November is that time of year when I am involved in a fantastic event in Pittsburgh called Red Chair.
It is not a Pittsburgh-only event; it’s an event held in many locations around the country for women in technical fields, STEM fields, and it should be much more active than it is, but it’s a grassroots thing, and it’s taking hold. It takes time to build, it takes momentum and it takes money and dedication, but it’ll get there. The idea is big, and hopefully it will grow. But we struggle. The question is, why ?
There are plenty of smart women, talented women, out there, and the numbers of us are growing, and we are not as timid as we were a generation ago, so that’s all good news. But according to a 2016 survey of 263 tech firms, 18% of those companies said their offices were 25% or less female, and 2% had no women at all (Fortune.com 2016). Perhaps of the greatest concern in all this is that, according to Fortune Magazine, although “the majority of tech execs in London realize that their firms don’t have a diverse workforce…a full 46% of them don’t think increasing diversity would improve their company’s growth” (Fortune, 2016).

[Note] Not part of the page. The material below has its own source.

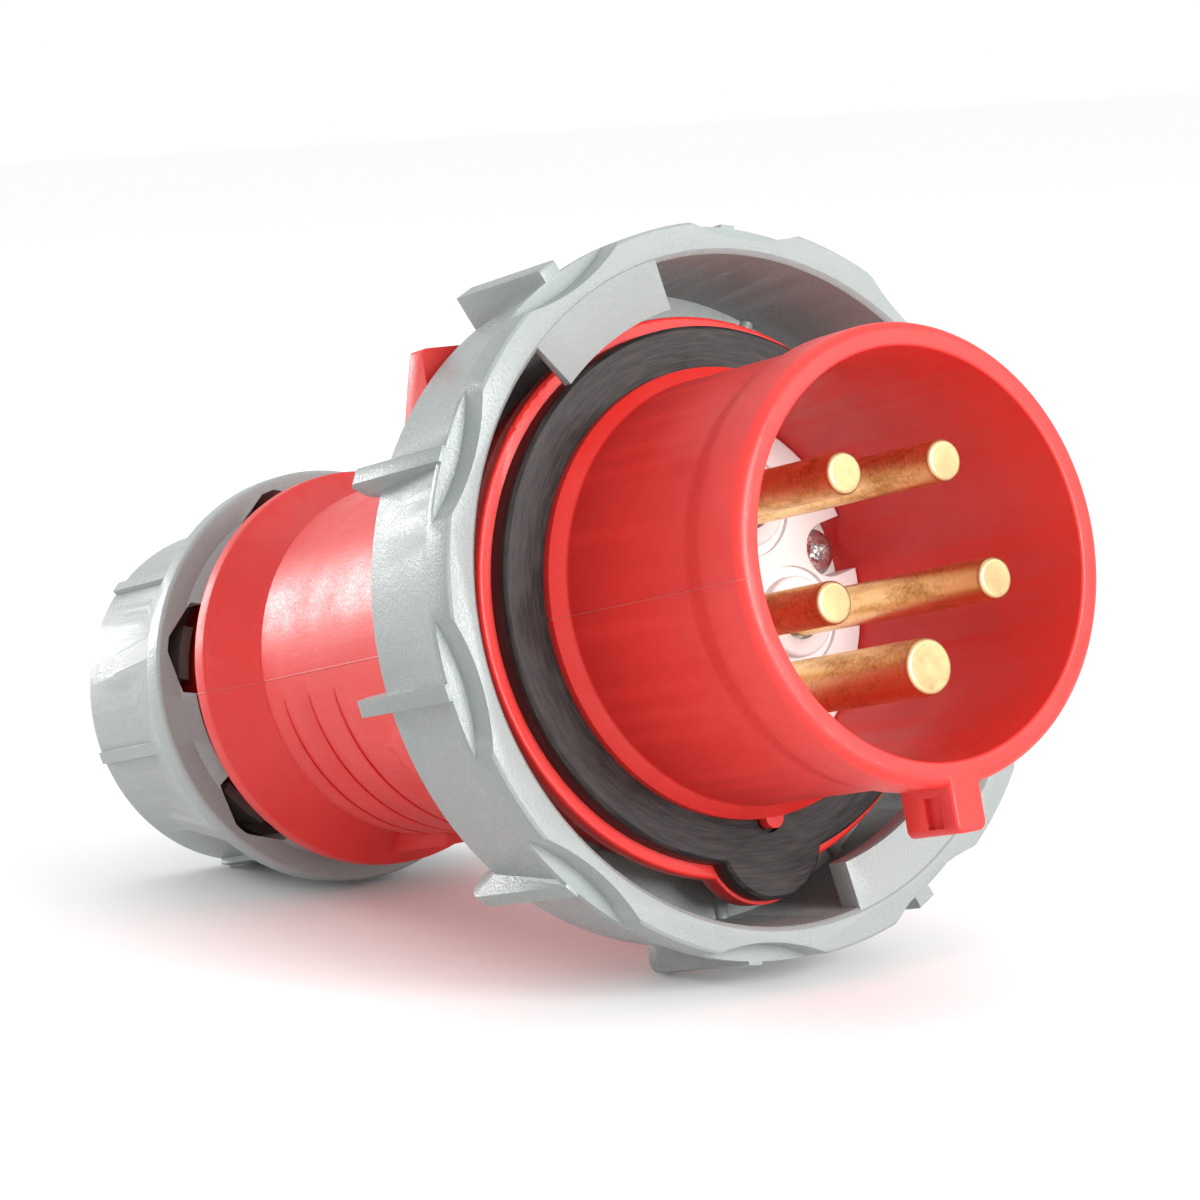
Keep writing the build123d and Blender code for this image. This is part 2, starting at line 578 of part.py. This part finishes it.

There have been plenty of articles written about this, and lots of research in the field, and yet we still lag behind. I’m no expert, but that won’t prevent me from trying one more time (one hundred more times) from weighing in, from passing along the knowledge of others to try to keep the conversation going. Because keeping the conversation going is the crux of the movement, ladies.
A September, 2013 piece in the Harvard Business Review noted that many CEO’s make gender diversity a priority, choosing to insist on placing women in top positions, trying to guide women to senior positions. That was three years ago, so you would think we’d have seen some results, right? Well, part of the problem with those leaders’ approaches, we’ve found, is that they “don’t address the often fragile process of coming to see oneself, and to be seen by others, as a leader” (Ibarra, 2013). There is a tendency to inadvertently undermine a woman’s trajectory toward leadership when advising her to actively seek a role for which she feels mismatched. According to that same article, “the context must support a woman’s motivation to lead and also increase the likelihood that others will recognize and encourage her efforts.” What this means is that the surrounding employees have to see her as a leader, too. That is not always the case.

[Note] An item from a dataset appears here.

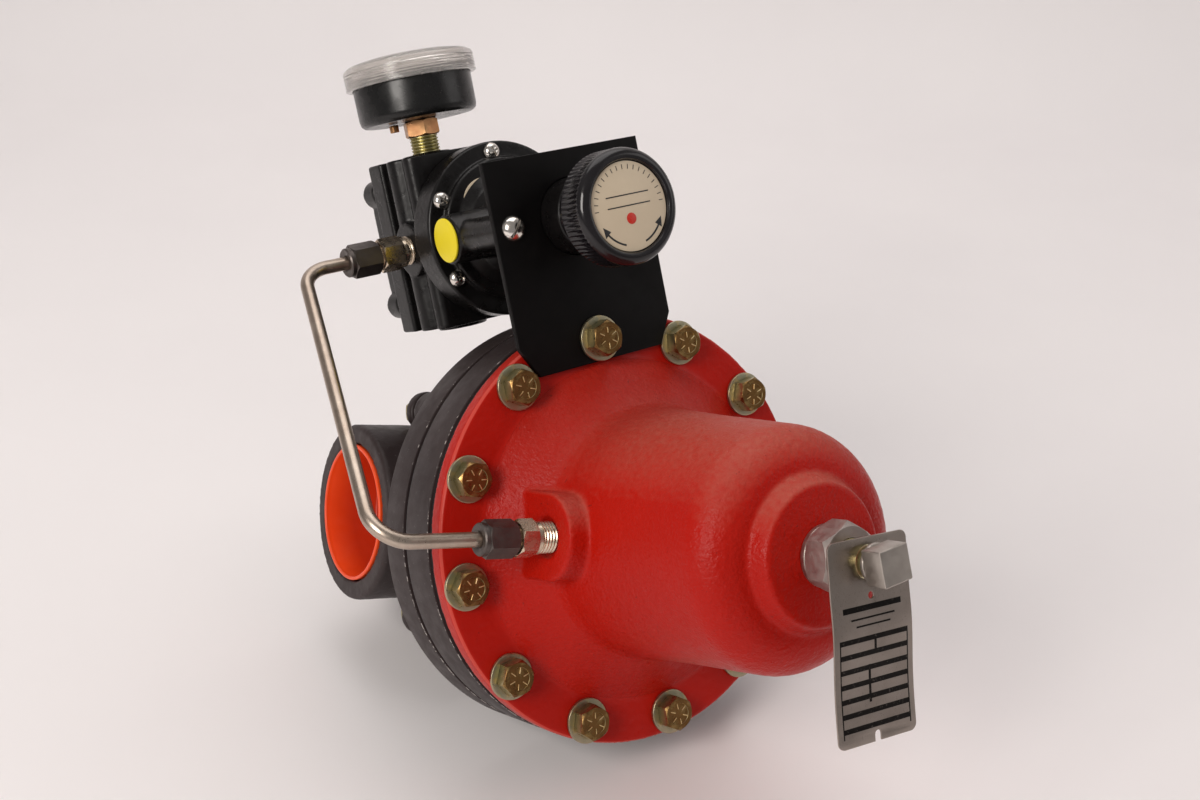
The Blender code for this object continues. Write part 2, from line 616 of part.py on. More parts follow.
def main():
    spring_housing()
    sheet("upper_diaphragm", UPPER_SHEET, RUBBER)
    spacer_ring()
    sheet("lower_diaphragm", LOWER_SHEET, RUBBER)
    lower_case()
    body_gasket()
    valve_body()
    bottom_plug()
    for number, place in enumerate(BOLT_PLACES, 1):
        flange_bolt(number, place)
    for number, place in enumerate(BODY_SCREW_PLACES, 1):
        body_screw(number, place)
    port_plug("port_plug_left", PORT_AXIS)
    port_plug("port_plug_right", OTHER_PORT_AXIS)
    trim()
    range_spring()
    adjuster()
    name_tag()
    mounting_bracket()
    regulator()
    knob()
    gauge()
    loading_line()
    stand_on_floor()


main()
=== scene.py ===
"""Looks of the diaphragm regulating valve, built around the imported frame.

Pieces are shaped in millimetres on the valve's own axes: X to the right, Y towards the bracket, Z along
the main axis to the nose, origin in the red flange's front face. VALVE carries them into the frame.
"""

import json
import math

import bmesh
import bpy
from mathutils import Matrix, Vector, noise


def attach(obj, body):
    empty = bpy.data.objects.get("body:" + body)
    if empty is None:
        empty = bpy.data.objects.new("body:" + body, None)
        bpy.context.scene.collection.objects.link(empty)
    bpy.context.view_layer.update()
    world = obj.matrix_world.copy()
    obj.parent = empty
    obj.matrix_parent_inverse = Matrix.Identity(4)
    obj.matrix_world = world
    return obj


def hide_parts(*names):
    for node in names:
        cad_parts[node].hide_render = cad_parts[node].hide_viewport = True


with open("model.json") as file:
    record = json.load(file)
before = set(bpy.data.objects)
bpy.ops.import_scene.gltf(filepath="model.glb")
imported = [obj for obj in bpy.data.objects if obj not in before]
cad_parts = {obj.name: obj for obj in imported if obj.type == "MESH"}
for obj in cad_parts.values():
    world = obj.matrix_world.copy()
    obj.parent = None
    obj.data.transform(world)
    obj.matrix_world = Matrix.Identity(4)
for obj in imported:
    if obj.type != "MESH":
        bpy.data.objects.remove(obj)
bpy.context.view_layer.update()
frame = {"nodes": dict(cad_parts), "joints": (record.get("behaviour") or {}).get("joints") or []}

MM = 0.001
TAG_Z = 155.0  # height of the name tag on the main axis
PORT_ANGLE = 165.0
FLANGE_R = 98.4
BOLT_CIRCLE_R = 88.9
BOLT_COUNT = 12
RUN_Z = -124.0
RUN_R = 43.5
RUN_HALF = 84.0
SIGNAL_Z = 29.0
SIGNAL_SEAT = 63.5
CHAMBER_R = 66.0
NECK_R = 52.0
JOINT_Z = -103.0
BODY_JOINT_Z = -104.6
BODY_FLANGE_BACK = -111.0
EAR_CIRCLE_R = 72.5
EAR_R = 10.3
EAR_TURN = 44.0
BARREL_R = 47.0
BARREL_BACK = -168.0
PLUG_BACK = -185.0
PLUG_FLATS = 81.8
PORT_R = 34.0
KNOB_Y = 144.5
TAG_BANDS = 7
SUPPLY_Z = -88.0
TUBE_R = 3.175
BOLT_FLATS = 14.3  # of the flange bolts, the connectors and the tube nuts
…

Women who are encouraged to be leaders have to internalize that role and believe that they can be that role. Leadership is an identity, not just a title. Part of what stymies women in escalating toward these roles is the “human tendency to gravitate to people like oneself,” in which case women are lacking in examples of other powerful women (Ibarra, 2013).
The Red Chair event is not just about women in technology, or I wouldn’t have written the last two paragraphs about leadership. Women leaders encourage growth in female staffers. Perhaps they do so no better than their male colleagues, but perhaps they do. The jury’s out, because we lack a breadth of examples, it would seem.

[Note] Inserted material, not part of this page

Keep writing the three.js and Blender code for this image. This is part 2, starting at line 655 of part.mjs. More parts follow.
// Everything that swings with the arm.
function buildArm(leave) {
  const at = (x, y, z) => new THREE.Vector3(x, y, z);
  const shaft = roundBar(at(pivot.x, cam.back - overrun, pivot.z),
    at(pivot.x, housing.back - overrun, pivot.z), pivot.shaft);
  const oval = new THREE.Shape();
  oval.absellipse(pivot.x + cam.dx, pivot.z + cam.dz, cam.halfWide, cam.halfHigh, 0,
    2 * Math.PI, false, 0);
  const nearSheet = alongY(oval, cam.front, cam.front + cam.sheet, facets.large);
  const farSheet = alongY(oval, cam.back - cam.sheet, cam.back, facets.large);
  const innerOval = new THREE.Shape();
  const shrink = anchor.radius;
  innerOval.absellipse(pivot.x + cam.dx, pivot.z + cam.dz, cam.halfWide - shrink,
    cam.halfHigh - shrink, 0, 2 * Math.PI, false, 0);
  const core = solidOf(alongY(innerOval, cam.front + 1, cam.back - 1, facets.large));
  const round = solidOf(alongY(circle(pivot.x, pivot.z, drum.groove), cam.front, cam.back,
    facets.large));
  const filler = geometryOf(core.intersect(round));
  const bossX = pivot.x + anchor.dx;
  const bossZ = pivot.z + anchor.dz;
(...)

The problem is “that business execs still don’t understand the benefits of having a diverse workforce” (Fortune, 2016). Many organizational structures are, quite simply, designed to fit the lives of men more than they are the lives of women. Consider it – climbing up the career ladder sometimes assumes mobility of place, which then assumes the “trailing spouse” (wife) who can pack up and move along with the new job offer. A wife who has no career can easily pack up with the kids and relocate with little trouble to follow the new promotion opportunity. This work-value is much more difficult if the “trailing spouse” is a man with a career trajectory similar to that of his wife.
These practices did not set out to stifle women, but nevertheless they do. Women tend to steer clear of jobs, opportunities, and even promotions that might require those types of challenges. We even steer clear of those lines of work completely. And gender-biased hiring managers who do not intend to be gender-biased may consider whether a woman will have the mobility or willingness to pursue the opportunities that a job could offer, both in hiring and promotion.
It’s not so clear, and yet it’s all too apparent.
The weird offshoot of this is that the women who DO succeed end up being the exceptions, not the rule.
At Red Chair, I was surrounded by women who moved across the country, their husbands either followed or they had no husbands. They were either supported or they were alone. Either way, they were touted as exceptional. Why not the norm? There were successful men there who were just…successful. There were women who had “executive presence,” as though this was a characteristic that is unusual. Why so? Many of the men stood tall in their business suits, commanding a certain executive presence merely by being in the room, holding a beer.
Fortunately, the keynote speaker, Lenore Blum,truly is a remarkable woman who deserves to be set apart from the rest. Her accomplishments in the field of mathematics are noteworthy by any standard. She teaches at my alma mater and I admire her work on many levels in the technological field. Many women could look to her and be in awe.
But all of the women in the room were successful, and we need to pull many others in to the room with us, every day, day in and day out, to sit with us in the red chairs, technological and otherwise. We must show our male colleagues and our female colleagues that careers from technical writing to product development are as open to us as anyone, and that our presence in the field improves the field overall. That second-generation bias is present, and unfortunate, but present.
Consider which person in your sphere could use a hand. See if you are the hand she needs.